▶ Given request: Transcribe the tail of the listing: start at the line containing "Describe how this" and stop after the last line, keeping every character as is and adding nothing.

Records that describe objects

****************************************

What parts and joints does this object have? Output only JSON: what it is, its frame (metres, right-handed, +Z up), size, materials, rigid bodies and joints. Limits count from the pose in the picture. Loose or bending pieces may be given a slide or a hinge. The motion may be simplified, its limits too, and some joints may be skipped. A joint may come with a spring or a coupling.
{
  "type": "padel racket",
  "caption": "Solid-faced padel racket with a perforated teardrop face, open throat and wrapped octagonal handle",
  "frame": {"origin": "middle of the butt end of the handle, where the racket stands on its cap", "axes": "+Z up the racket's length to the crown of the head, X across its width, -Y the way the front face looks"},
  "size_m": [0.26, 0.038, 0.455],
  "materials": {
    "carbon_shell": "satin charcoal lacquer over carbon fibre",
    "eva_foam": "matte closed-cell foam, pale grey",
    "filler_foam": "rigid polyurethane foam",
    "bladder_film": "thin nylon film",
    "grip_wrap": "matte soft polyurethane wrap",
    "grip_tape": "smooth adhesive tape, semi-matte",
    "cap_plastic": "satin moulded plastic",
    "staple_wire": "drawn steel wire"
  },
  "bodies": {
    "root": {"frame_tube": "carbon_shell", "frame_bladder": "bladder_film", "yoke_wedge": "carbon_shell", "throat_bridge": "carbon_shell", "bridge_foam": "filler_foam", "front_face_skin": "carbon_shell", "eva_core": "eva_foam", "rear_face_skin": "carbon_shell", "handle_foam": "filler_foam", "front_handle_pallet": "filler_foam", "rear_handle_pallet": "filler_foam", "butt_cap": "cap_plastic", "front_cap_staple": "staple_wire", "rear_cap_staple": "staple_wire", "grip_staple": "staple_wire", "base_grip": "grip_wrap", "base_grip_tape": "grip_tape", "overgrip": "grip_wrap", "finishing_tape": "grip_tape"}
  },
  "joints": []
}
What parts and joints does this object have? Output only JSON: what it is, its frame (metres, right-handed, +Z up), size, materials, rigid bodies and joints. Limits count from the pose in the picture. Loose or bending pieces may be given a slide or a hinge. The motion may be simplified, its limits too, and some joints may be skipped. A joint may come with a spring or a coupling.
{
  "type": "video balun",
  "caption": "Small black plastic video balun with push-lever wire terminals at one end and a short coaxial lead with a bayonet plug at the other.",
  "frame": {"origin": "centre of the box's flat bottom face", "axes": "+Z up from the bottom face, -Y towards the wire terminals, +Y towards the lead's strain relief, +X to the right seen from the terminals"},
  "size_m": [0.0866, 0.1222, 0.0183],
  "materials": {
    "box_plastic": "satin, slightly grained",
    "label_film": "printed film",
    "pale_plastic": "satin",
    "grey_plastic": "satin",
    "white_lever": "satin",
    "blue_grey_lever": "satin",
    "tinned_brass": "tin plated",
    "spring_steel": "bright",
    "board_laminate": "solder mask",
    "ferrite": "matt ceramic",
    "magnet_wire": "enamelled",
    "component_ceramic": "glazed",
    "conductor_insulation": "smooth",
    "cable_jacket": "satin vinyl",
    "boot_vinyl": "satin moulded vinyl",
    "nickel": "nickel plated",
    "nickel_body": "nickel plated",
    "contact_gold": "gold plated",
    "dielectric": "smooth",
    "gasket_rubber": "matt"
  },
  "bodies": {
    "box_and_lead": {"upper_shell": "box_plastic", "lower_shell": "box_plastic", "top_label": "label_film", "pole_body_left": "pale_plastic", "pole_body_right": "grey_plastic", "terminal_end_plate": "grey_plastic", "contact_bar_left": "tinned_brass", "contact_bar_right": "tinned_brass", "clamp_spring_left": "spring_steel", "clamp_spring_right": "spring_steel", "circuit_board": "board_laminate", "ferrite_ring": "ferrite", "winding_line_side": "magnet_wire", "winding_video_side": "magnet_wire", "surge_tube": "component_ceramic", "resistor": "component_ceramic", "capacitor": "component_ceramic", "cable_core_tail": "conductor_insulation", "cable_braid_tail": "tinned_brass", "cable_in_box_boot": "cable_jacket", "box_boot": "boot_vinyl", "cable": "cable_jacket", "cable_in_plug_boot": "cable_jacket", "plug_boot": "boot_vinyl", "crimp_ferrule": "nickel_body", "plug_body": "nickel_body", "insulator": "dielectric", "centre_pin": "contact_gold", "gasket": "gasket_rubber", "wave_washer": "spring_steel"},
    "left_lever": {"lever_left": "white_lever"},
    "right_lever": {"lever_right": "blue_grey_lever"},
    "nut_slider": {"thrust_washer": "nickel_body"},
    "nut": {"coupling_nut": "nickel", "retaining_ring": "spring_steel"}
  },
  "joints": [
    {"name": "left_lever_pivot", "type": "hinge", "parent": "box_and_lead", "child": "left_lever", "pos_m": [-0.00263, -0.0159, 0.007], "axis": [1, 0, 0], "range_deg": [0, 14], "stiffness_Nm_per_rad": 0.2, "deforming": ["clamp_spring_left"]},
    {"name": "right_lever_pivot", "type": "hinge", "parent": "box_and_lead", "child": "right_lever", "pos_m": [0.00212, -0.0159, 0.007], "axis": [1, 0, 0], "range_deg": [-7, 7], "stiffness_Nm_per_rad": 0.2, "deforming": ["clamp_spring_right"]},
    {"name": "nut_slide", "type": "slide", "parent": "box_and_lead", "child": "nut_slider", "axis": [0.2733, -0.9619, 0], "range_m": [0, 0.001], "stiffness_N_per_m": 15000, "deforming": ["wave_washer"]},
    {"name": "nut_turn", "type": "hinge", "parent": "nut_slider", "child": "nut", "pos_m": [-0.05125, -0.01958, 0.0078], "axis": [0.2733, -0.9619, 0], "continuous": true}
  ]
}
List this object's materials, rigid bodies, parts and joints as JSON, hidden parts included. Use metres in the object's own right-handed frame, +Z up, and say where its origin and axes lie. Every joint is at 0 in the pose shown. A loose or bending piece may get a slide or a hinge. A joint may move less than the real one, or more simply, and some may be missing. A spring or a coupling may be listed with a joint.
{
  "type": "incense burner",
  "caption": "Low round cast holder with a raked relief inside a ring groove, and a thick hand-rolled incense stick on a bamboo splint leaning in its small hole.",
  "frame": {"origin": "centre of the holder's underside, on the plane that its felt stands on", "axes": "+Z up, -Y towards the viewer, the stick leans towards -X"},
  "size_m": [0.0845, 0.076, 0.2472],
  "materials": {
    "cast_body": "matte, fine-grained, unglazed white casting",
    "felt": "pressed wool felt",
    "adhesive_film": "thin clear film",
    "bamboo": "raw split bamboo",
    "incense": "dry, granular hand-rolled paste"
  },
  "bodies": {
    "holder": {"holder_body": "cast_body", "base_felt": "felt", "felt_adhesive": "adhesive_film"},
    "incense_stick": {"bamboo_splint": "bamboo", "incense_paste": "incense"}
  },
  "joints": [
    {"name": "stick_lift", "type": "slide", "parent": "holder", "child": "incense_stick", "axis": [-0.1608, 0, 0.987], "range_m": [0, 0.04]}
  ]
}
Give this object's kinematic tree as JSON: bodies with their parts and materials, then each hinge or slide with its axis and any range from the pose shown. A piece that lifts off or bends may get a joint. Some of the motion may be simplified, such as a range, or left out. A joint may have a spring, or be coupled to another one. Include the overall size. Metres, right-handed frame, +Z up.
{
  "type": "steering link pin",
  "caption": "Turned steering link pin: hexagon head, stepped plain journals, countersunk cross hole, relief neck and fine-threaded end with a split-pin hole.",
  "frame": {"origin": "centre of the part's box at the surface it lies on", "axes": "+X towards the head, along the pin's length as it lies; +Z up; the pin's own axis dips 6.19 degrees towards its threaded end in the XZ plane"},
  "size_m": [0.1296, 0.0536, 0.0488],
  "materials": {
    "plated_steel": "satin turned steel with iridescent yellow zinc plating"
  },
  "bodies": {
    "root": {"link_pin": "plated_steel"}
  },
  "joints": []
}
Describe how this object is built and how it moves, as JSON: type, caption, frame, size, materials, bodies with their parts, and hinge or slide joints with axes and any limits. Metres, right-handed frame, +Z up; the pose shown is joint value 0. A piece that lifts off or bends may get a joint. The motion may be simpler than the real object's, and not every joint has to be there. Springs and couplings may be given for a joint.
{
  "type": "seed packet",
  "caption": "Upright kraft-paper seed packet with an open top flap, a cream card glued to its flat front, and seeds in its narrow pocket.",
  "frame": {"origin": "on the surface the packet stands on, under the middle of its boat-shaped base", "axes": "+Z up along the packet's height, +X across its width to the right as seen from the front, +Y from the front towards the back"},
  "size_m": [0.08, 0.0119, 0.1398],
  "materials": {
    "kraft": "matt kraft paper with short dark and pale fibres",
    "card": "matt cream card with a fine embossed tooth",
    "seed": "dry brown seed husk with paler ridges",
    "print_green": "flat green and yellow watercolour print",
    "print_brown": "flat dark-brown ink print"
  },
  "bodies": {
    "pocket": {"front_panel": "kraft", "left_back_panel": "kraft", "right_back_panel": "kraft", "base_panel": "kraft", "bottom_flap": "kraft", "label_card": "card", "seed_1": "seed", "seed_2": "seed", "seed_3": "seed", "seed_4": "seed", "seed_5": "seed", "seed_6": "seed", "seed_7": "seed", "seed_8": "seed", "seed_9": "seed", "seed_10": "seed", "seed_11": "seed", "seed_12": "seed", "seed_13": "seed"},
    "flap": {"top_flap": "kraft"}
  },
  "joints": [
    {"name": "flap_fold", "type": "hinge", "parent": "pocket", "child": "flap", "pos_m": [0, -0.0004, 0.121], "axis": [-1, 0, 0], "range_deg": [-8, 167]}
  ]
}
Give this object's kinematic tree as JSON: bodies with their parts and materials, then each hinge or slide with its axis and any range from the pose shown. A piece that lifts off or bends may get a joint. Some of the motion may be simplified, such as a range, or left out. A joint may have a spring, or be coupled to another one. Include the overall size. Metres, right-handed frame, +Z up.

****************************************

▶ Solution for this exercise:
Describe how this object is built and how it moves, as JSON: type, caption, frame, size, materials, bodies with their parts, and hinge or slide joints with axes and any limits. Metres, right-handed frame, +Z up; the pose shown is joint value 0. A piece that lifts off or bends may get a joint. The motion may be simpler than the real object's, and not every joint has to be there. Springs and couplings may be given for a joint.
{
  "type": "seed packet",
  "caption": "Upright kraft-paper seed packet with an open top flap, a cream card glued to its flat front, and seeds in its narrow pocket.",
  "frame": {"origin": "on the surface the packet stands on, under the middle of its boat-shaped base", "axes": "+Z up along the packet's height, +X across its width to the right as seen from the front, +Y from the front towards the back"},
  "size_m": [0.08, 0.0119, 0.1398],
  "materials": {
    "kraft": "matt kraft paper with short dark and pale fibres",
    "card": "matt cream card with a fine embossed tooth",
    "seed": "dry brown seed husk with paler ridges",
    "print_green": "flat green and yellow watercolour print",
    "print_brown": "flat dark-brown ink print"
  },
  "bodies": {
    "pocket": {"front_panel": "kraft", "left_back_panel": "kraft", "right_back_panel": "kraft", "base_panel": "kraft", "bottom_flap": "kraft", "label_card": "card", "seed_1": "seed", "seed_2": "seed", "seed_3": "seed", "seed_4": "seed", "seed_5": "seed", "seed_6": "seed", "seed_7": "seed", "seed_8": "seed", "seed_9": "seed", "seed_10": "seed", "seed_11": "seed", "seed_12": "seed", "seed_13": "seed"},
    "flap": {"top_flap": "kraft"}
  },
  "joints": [
    {"name": "flap_fold", "type": "hinge", "parent": "pocket", "child": "flap", "pos_m": [0, -0.0004, 0.121], "axis": [-1, 0, 0], "range_deg": [-8, 167]}
  ]
}
Give this object's kinematic tree as JSON: bodies with their parts and materials, then each hinge or slide with its axis and any range from the pose shown. A piece that lifts off or bends may get a joint. Some of the motion may be simplified, such as a range, or left out. A joint may have a spring, or be coupled to another one. Include the overall size. Metres, right-handed frame, +Z up.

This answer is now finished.